The Last Hope isn’t just lacking any sort of sense about how to not be a thing that isn’t blushingly embarrassing — the whole game is lifeless. There’s not a single real person or thing to be found. Here’s a biographical scrap taken from Wikipedia about Faize, the androgynous, elven character of the group.

A young man that is a member of a planetary research group from the planet Eldar. His personality causes him to honor people with respect, always paying his respects to people he comes in contact with if they possess something he doesn’t have. […] He has very logical thoughts, and takes a stern attitude with illogical people, but does so in a friendly way. The irises of his eyes become red when he has violent emotions of anger or grief.

Whether this blurb is “official” or not shouldn’t matter; that anyone is using diction reminiscent of what you’ll find below a picture of a multi-penised Sonic fan-fiction character at deviantArt should. The Last Hope functions on the assumption that character is defined by one or two “LOL QUIRKY” idiosyncrasies, such as the hideous, doll-like girl, Lymle, ending most of her sentences with, “‘kay?”, and giving people nicknames as if she were four-years-old (again, the canon lies by saying she is fifteen), or cat-girl blurting the occasional, “Meow!”, and getting hungry when she sees large, furry animals.
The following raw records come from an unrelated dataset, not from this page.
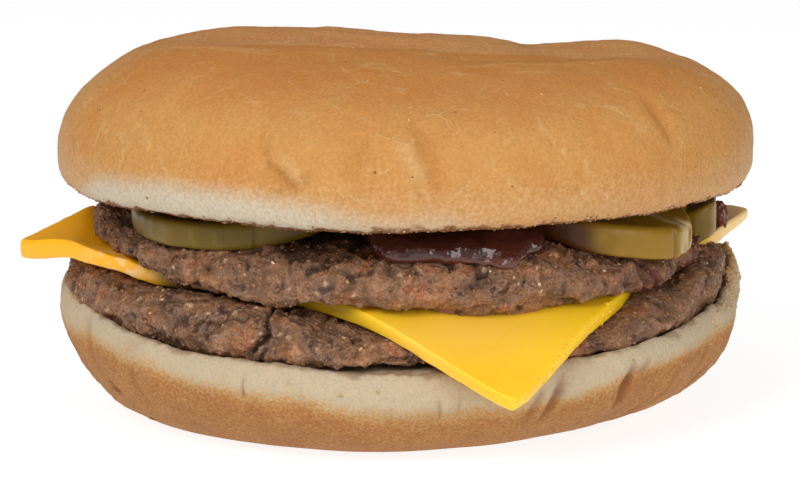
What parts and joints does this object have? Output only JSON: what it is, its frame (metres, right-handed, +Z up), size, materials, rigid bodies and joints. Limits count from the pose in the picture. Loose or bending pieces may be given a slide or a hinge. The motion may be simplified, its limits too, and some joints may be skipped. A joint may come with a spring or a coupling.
{
  "type": "cheeseburger",
  "caption": "Cheeseburger in a soft toasted bun, with beef patties, a bent slice of yellow cheese, pickle slices and ketchup.",
  "frame": {"origin": "centre of the bottom bun's flat base", "axes": "+Z up through the stack, front towards -Y where the cheese hangs down, +X to the right in the front view"},
  "size_m": [0.104, 0.1064, 0.0519],
  "materials": {
    "crust": "matte golden bread crust",
    "beef": "coarse grilled mince",
    "cheese": "soft satin cheese",
    "pickle": "wet pickle",
    "ketchup": "glossy sauce"
  },
  "bodies": {
    "root": {"heel": "crust", "patty_lower": "beef", "cheese": "cheese", "patty_upper": "beef", "pickle_left": "pickle", "pickle_right": "pickle", "pickle_rear": "pickle", "ketchup": "ketchup", "ketchup_drop": "ketchup", "crown": "crust"}
  },
  "joints": []
}
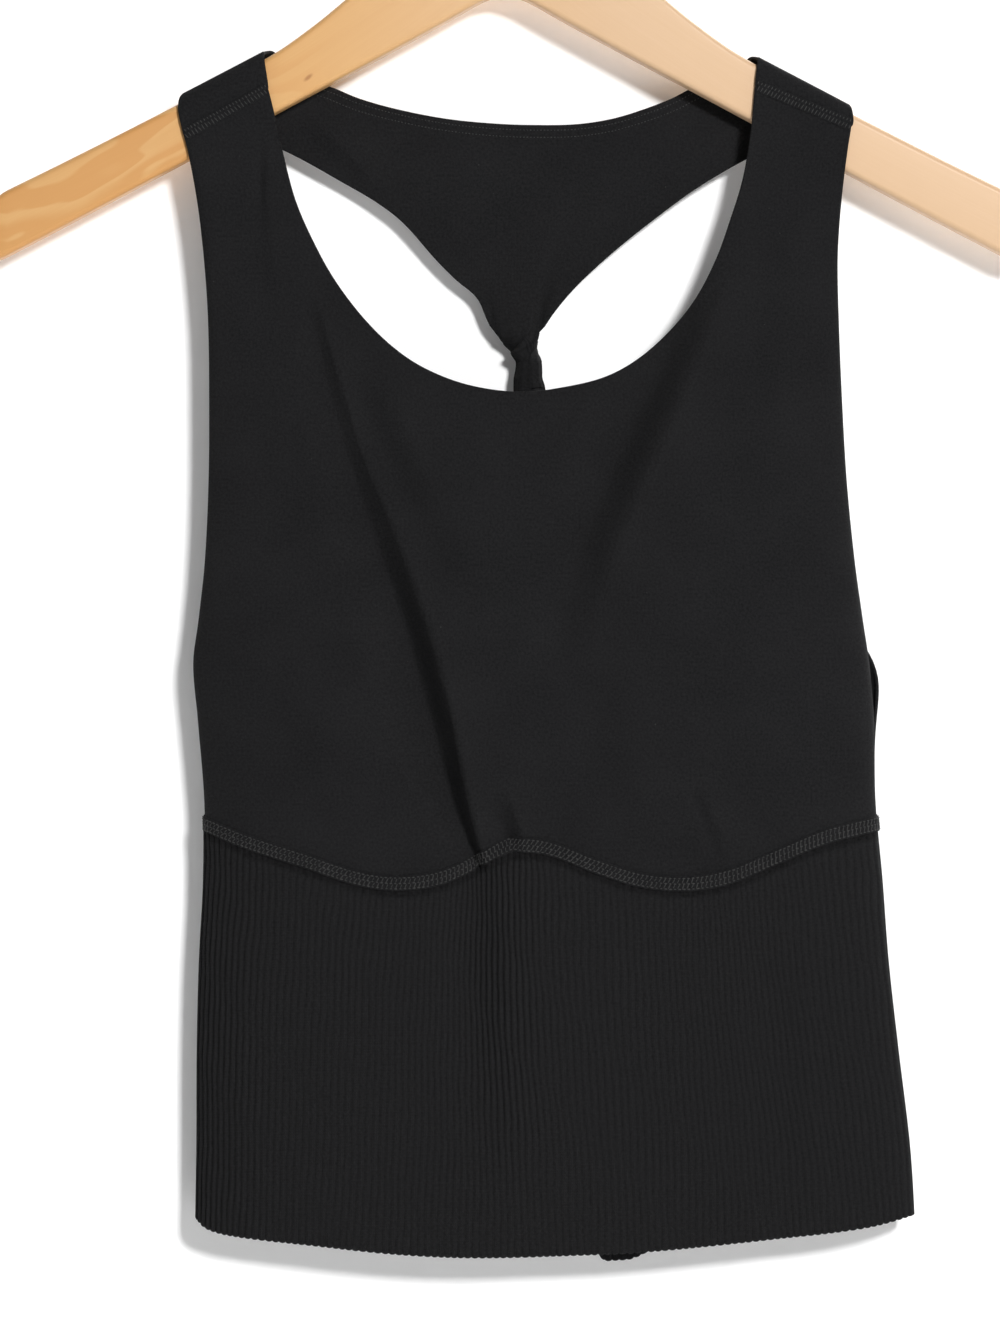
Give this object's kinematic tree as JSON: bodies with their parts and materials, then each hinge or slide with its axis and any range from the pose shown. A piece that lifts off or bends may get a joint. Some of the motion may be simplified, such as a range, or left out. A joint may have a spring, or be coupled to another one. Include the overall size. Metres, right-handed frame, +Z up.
{
  "type": "crop top on a hanger",
  "caption": "Sleeveless crop top with a scoop neck, a twisted racer back and a wide rib waist, on a flat wooden hanger.",
  "frame": {"origin": "inner top of the hanger's hook, where a rail carries it", "axes": "+Z up, -Y out of the front of the top, +X to the right of a viewer who faces the front"},
  "size_m": [0.4434, 0.0381, 0.6487],
  "materials": {
    "jersey": "matt black jersey",
    "rib_knit": "black rib knit",
    "hanger_wood": "pale lacquered wood",
    "hook_steel": "bright plated steel wire"
  },
  "bodies": {
    "root": {"front_bodice": "jersey", "back_bodice": "jersey", "front_rib": "rib_knit", "back_rib": "rib_knit", "hanger_body": "hanger_wood", "hanger_hook": "hook_steel"}
  },
  "joints": []
}
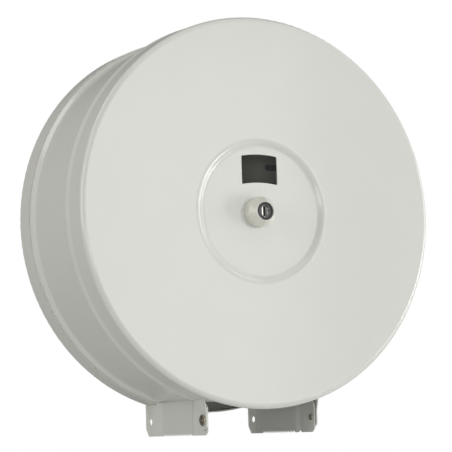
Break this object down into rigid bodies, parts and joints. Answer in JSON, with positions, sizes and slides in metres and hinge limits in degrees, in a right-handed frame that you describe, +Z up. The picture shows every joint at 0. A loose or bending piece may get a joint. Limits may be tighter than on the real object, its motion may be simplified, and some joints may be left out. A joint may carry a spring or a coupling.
{
  "type": "jumbo roll toilet paper dispenser",
  "caption": "Wall-mounted round steel dispenser for a jumbo paper roll, with a hinged lockable front cover and notched tear plates below its paper exit.",
  "frame": {"origin": "on the drum's axis, in the plane of the wall that the dispenser hangs on", "axes": "+Z up, +Y into the wall, the cover's face looks along -Y and +X is to the right for someone facing the dispenser"},
  "size_m": [0.312, 0.1316, 0.3299],
  "materials": {
    "white_paint": "satin white powder coat on pressed steel",
    "white_plastic": "slightly warm white moulded plastic",
    "dark_metal": "dark gun-metal plating",
    "chrome": "bright chrome",
    "black_steel": "black oxide",
    "zinc_screw": "zinc plated, slightly yellow",
    "zinc_steel": "bright zinc plate",
    "hub_plastic": "fine moulded light grey",
    "nylon": "natural nylon"
  },
  "bodies": {
    "body": {"back_pan": "white_paint", "drum_wall": "white_paint", "cutter_left": "white_paint", "cutter_right": "white_paint", "hinge_screws": "zinc_screw", "hinge_washers": "zinc_steel", "spindle_base": "zinc_steel", "spindle_rivets": "zinc_steel", "spindle_post": "zinc_steel", "retaining_ring": "black_steel", "thrust_washers": "nylon", "strike_plate": "zinc_steel", "strike_screws": "zinc_screw"},
    "cover": {"cover_shell": "white_paint", "hinge_ear_left": "white_paint", "hinge_ear_right": "white_paint", "lock_bezel": "white_plastic", "lock_body": "dark_metal", "lock_washer": "zinc_steel", "lock_nut": "zinc_steel"},
    "lock_core": {"lock_plug": "dark_metal", "keyway_insert": "chrome", "key_shutter": "black_steel", "lock_cam": "zinc_steel", "cam_screw": "zinc_screw"},
    "hub": {"roll_hub": "hub_plastic"}
  },
  "joints": [
    {"name": "cover_hinge", "type": "hinge", "parent": "body", "child": "cover", "pos_m": [0, -0.1057, -0.1622], "axis": [1, 0, 0], "range_deg": [0, 175]},
    {"name": "lock_turn", "type": "hinge", "parent": "cover", "child": "lock_core", "pos_m": [-0.0026, -0.1165, -0.0011], "axis": [0, 1, 0], "range_deg": [0, 90]},
    {"name": "hub_spin", "type": "hinge", "parent": "body", "child": "hub", "pos_m": [0, -0.045, 0], "axis": [0, 1, 0], "continuous": true}
  ]
}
The thing’s so unaware of its existence, as the lingering queef of a Japanese game studio’s consciousness, that any conscious attempts at humor — having a crew member see cat-girl and quip, “It’s like being in an anime convention!”, or whatever — are bad to the point of being surreal. Asking the plot to make a lick of sense is as futile a waiting for your house plants to make conversation with you. Edge Maverick, the main character, is chosen to be captain of a ship seeking out inhabitable planets for no other reason than because He Is The Main Character. In spite of how many times he hecks up, a high/low point being his unwitting assistance in blowing up Earth in an alternate universe, his acquaintances never once question his competence. They are perversely eager to excuse every mistake he makes, again, because he is the main character. At the end of the game, Edge stands next to the love interest, who says something to the effect of, “I’d never leave your side, even if you asked me to.”
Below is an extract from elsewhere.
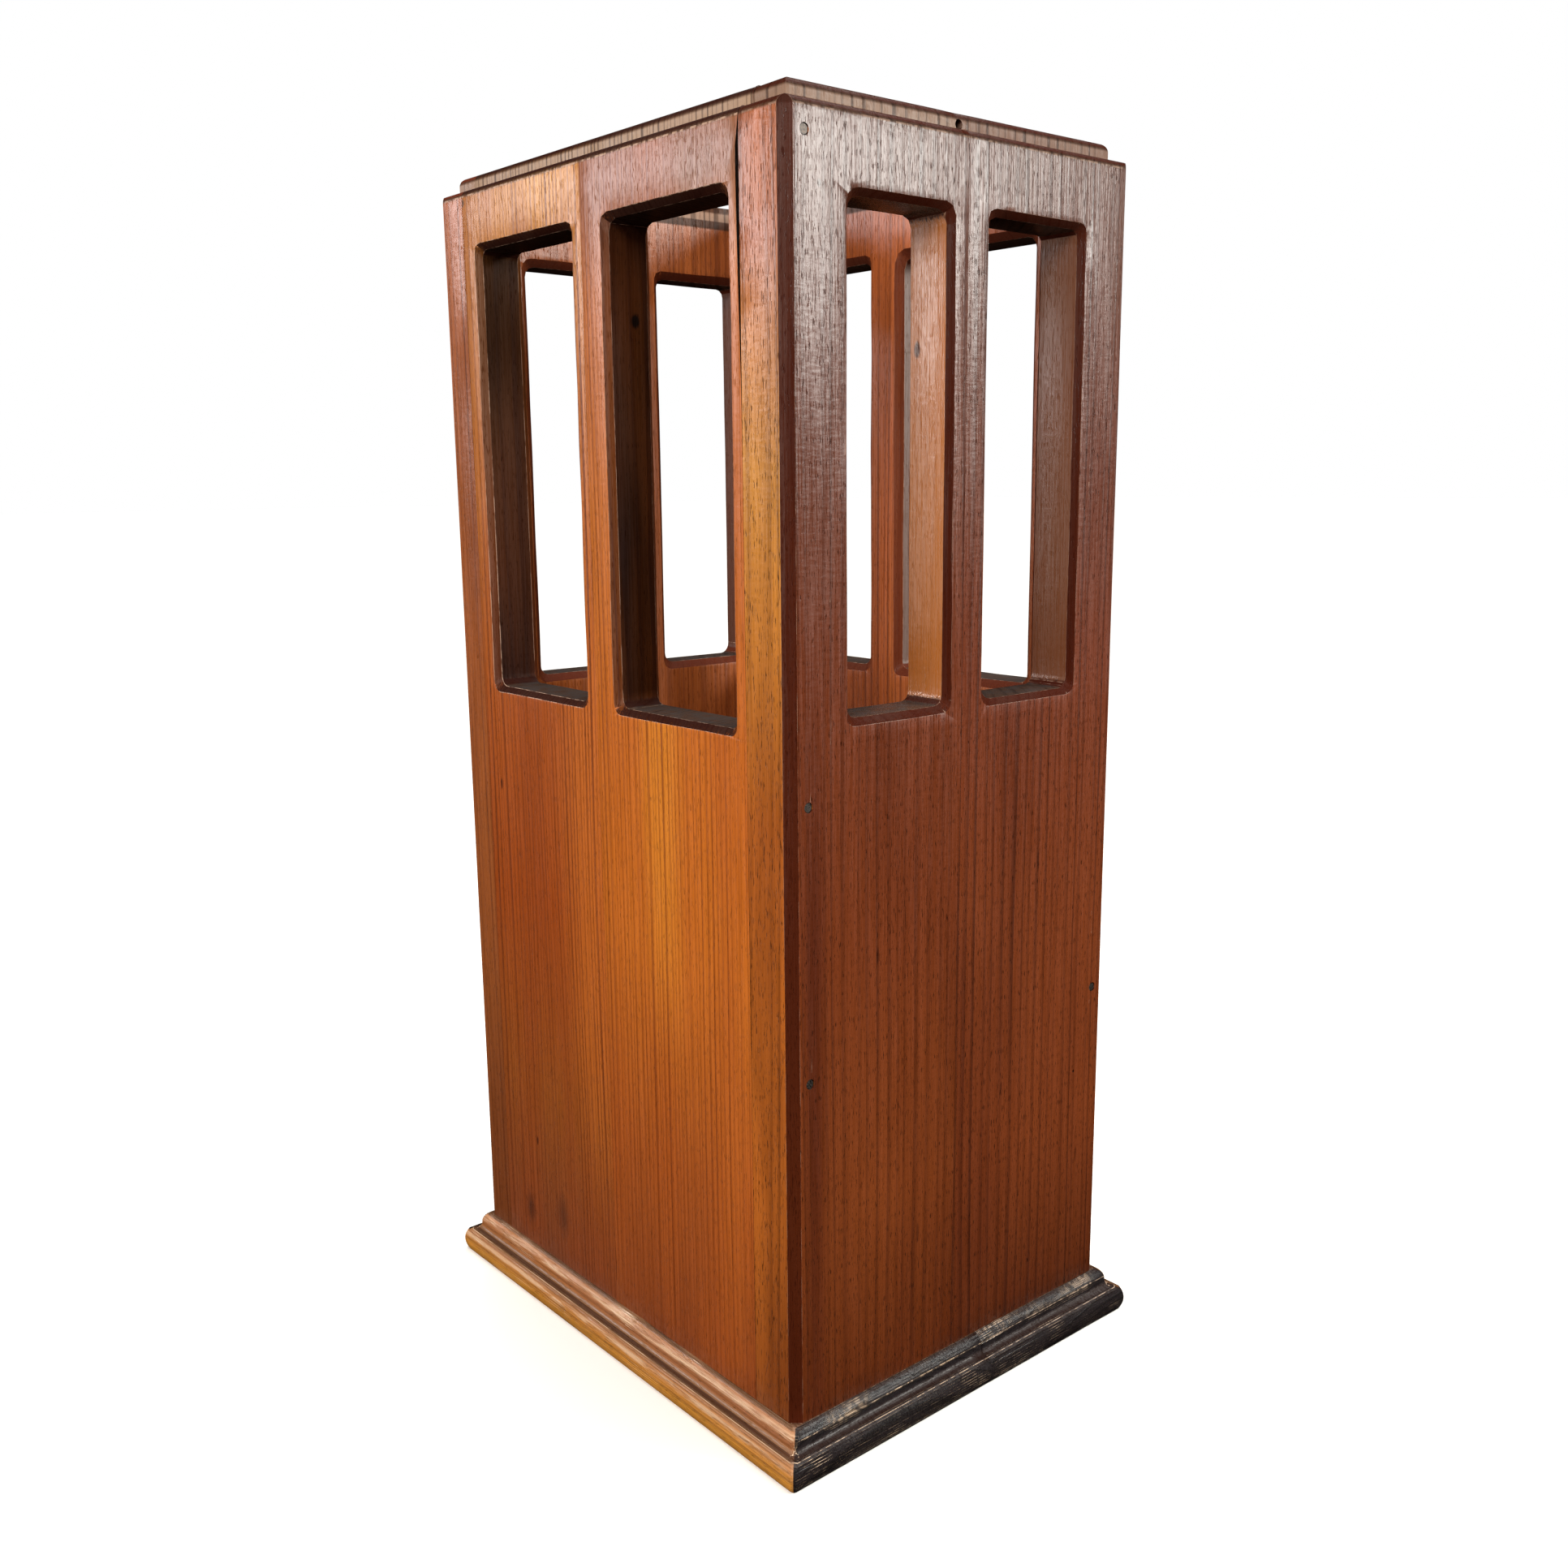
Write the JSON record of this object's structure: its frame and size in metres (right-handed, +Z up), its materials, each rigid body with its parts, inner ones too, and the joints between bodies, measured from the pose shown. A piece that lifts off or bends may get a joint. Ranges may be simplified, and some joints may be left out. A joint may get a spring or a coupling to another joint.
{
  "type": "umbrella stand",
  "caption": "Tall open-topped rectangular wooden umbrella stand with slotted upper walls, a stepped top edge and a moulded base board.",
  "frame": {"origin": "on the floor under the middle of the base", "axes": "+Z up, X left to right across the narrow front, +Y from the front wall to the back wall"},
  "size_m": [0.24, 0.3, 0.6],
  "materials": {
    "front_boards": "dark stained softwood, glossy varnish",
    "back_boards": "dark stained softwood, glossy varnish",
    "left_boards": "orange-brown stained softwood, satin varnish",
    "right_boards": "dark stained softwood, satin varnish",
    "base_boards": "ochre stained softwood, worn satin varnish",
    "nail_steel": "dull dark steel, stained over"
  },
  "bodies": {
    "root": {"front_stave_left": "front_boards", "front_stave_right": "front_boards", "back_stave_left": "back_boards", "back_stave_right": "back_boards", "left_stave_front": "left_boards", "left_stave_back": "left_boards", "right_stave_front": "right_boards", "right_stave_back": "right_boards", "base_board_left": "base_boards", "base_board_right": "base_boards", "front_nails": "nail_steel", "back_nails": "nail_steel", "base_nails": "nail_steel"}
  },
  "joints": []
}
What a weird, clingy perspective the whole game has. It’s fan-fiction, creepy wish-fulfillment with a budget. We are Mr. Do No Wrong, actually doing a whole hell of a lot wrong, receiving unflinching handjobs of support through thick and thicker. No wonder producer Yoshinori Yamagishi purportedly wanted to make “erotic games” before getting yelled at. The last few hours of the game are an exhausting melting pot of every genericism you can think of — meandering nonsense about evolution and cleansing and rebuilding, floating through dark spaces while guided by The Light of Hope, unbelievable surpassing of odds thanks to the POWER OF FRIENDSHIP, and duking it out with the final form of friend-gone-bad (willingly corrupted by Some Dark Force because he witnessed a girl die; thus, he assumes, it’s time to destroy the universe), now sporting a bitchin‘ set of wings and a comatose head in his chest. By then, the cogs of the narrative machine are whirring and producing such a string of horrid tropes you get to wondering if even the developers cared.
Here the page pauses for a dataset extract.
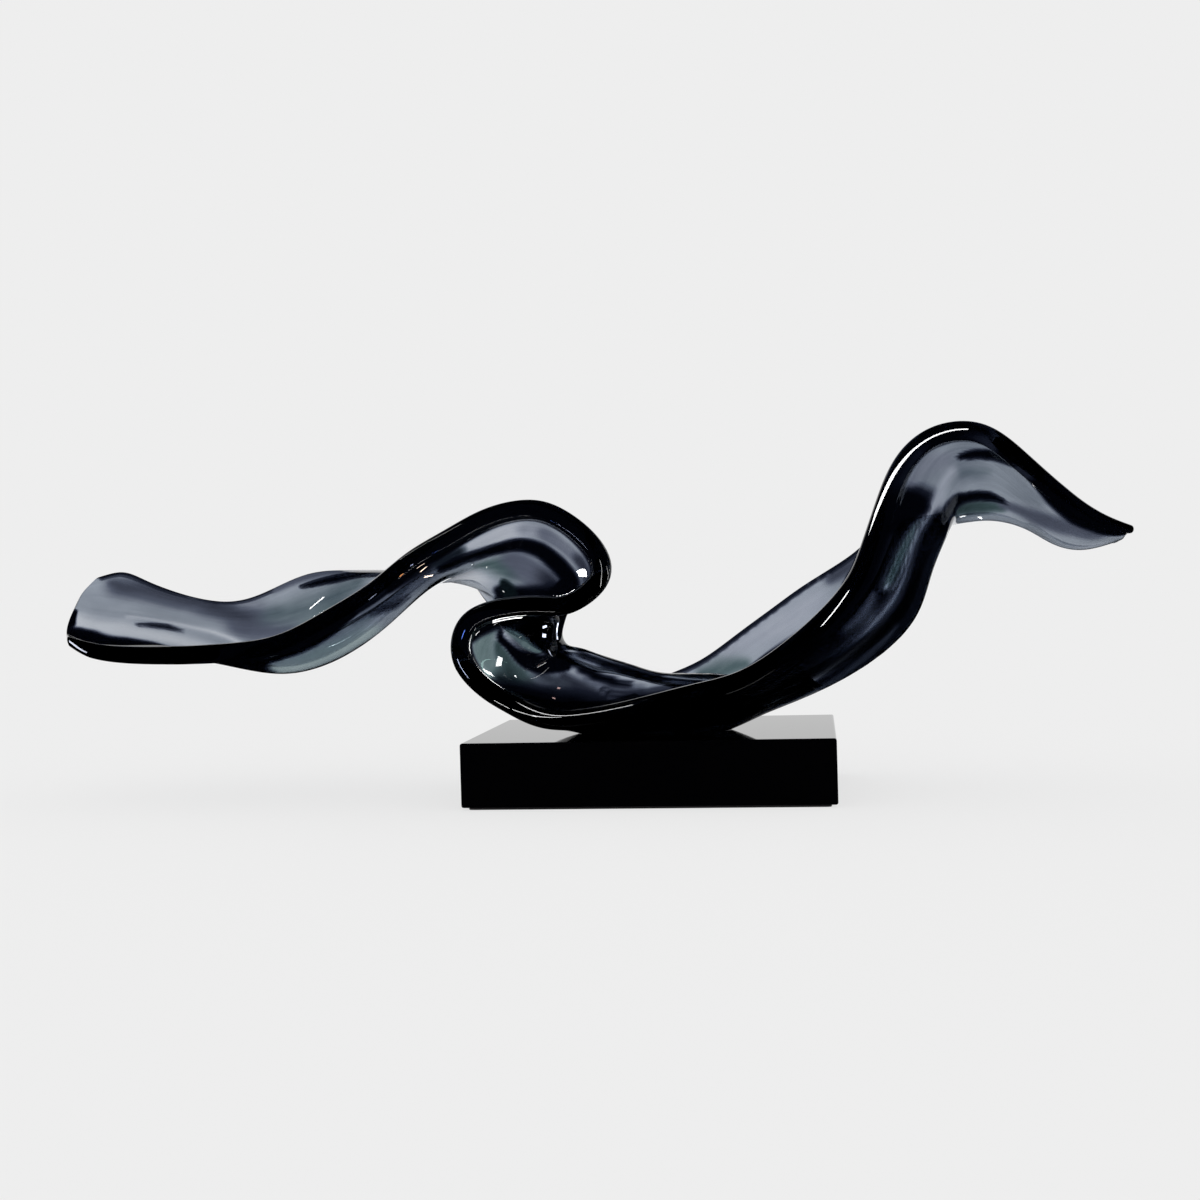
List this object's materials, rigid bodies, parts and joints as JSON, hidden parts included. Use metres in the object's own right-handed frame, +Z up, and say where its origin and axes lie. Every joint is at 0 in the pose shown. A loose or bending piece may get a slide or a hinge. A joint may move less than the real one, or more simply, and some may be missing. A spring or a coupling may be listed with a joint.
{
  "type": "wave sculpture",
  "caption": "Flowing wave ribbon of smoke-grey clear resin with rolled curls, standing on a gloss black plinth.",
  "frame": {"origin": "middle of the felt's underside, which is also the middle of the plinth's outline, on the table", "axes": "+Z up, +X along the wave from its low tongue to its raised tip, +Y from the thick front rim to the thin back rim"},
  "size_m": [0.7843, 0.178, 0.2544],
  "materials": {
    "smoked_resin": "clear cast resin, smoke grey, polished",
    "black_lacquer": "gloss black lacquer",
    "black_felt": "matt felt",
    "plated_steel": "zinc plated",
    "brass": "turned"
  },
  "bodies": {
    "root": {"wave_ribbon": "smoked_resin", "plinth": "black_lacquer", "felt_base": "black_felt", "insert_left": "brass", "insert_right": "brass", "bolt_left": "plated_steel", "bolt_right": "plated_steel", "washer_left": "plated_steel", "washer_right": "plated_steel"}
  },
  "joints": []
}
I do not like The Last Hope‘s fights because, though they are given visual explanation prior to their beginning, though they let everyone and everything run free through their course, they are ordinary, easy, and physically floppy like wet cardboard — and, on top of that, I do not like the fights because I can’t not hate the characters. I can’t not hate how the porcelain-child Lymle slurs, at the end of a skirmish, “This feels pretty good, ‘kaaay?” I can’t separate myself from the disgust I feel for each person I am guiding. Everyone in this game is going to die by the hands of a fire that’s consumed by a bigger fire — and then they’re going straight to hell. Structurally decent thing that it was, I couldn’t get behind God of War because I couldn’t get behind the protagonist, Kratos, who was, to me, not an “anti-hero,” but simply “anti.” At the heart of every gaming experience is the will to succeed, and I didn’t want Kratos to succeed, so I stopped playing: every success within was a success for the character of Kratos. Eventually, The Last Hope‘s unintended joke starts wearing thin, and playing it as Trainwreck Entertainment becomes something you hate hating. The voice acting, the script, are poison. It’s almost as miserable as this (note how Chaos Wars and The Last Hope hired at least one female voice actor who was high off her ass and on the verge of ending it all). Each time a character — Edge — begins to laugh, you think it’s going to get all Evil Dead on you. How awkward. What else is awkward? The animations: the people in these cutscenes look like they’re suffering from some queer, post-seizure malady, or haven’t managed to take a dump in a decade. Besides how they move, it’s how everyone in your party — barring the ridiculous enough cyborg — is an unnerving mesh of child and adult wearing L.E.D.-studded Bionicle armor (can we please have a spin-off of this game where the objective is to get each person out of their get-up in under twelve hours?). Anime and manga often fail in indicating age with general aesthetic: here’s a 2009 Xbox 360 game, and all those Next-Gen “enhancements” make the failure even creepier to witness.



And, really, what an enormous conceptual benefit The Last Hope has of guiding you not around one planet, but multiple planets — and how much of it goes to waste, so that there’s no genuine atmosphere or appeal. This brand of world, galaxy, universe was created when God hit some crippling sort of artistic block: you end up with pigeon-toed, angel-winged girls, elven-eared humanoids, anthropomorphized dinosaurs that sport wavy shocks of hair, and the aforementioned cat-eared, cat-tailed beings. There’s nothing interesting about this. There’s nothing cute about this. We have seen these things before — things with soggy, socially-suicidal followings born in the name of amassing an army of plastic figurines in one’s room, of adding terms to a sub-cultural lexicon to describe the personality type of a fictional female character — and they were not attractive in the first place. This is the repressed-dream-fumes of making that erotic game seeping under the door of production without even the attempt of pretending to wedge a blanket in the crack. This is someone asking, “What’s a scary animal?” and another responding, “Uhhhhh, dinosaurs?”, and the former person giving the latter one a raise on the spot because, god damn, dinosaurs are scary animals — especially when they have scary voices! On the deck of your spaceship, you can assign people roommates to “boost” their relationship (the only explanation I can give for the female love interest being so parastically attached to Edge) by way of an organizational sub-screen. Two spots per room are shown, with people’s faces appearing in the spots you move them to. That’s all The Last Hope is: boring faces in boring rooms doing stupid things to make stupid things happen. Please, lord. The last thing this game needs is its characters breeding.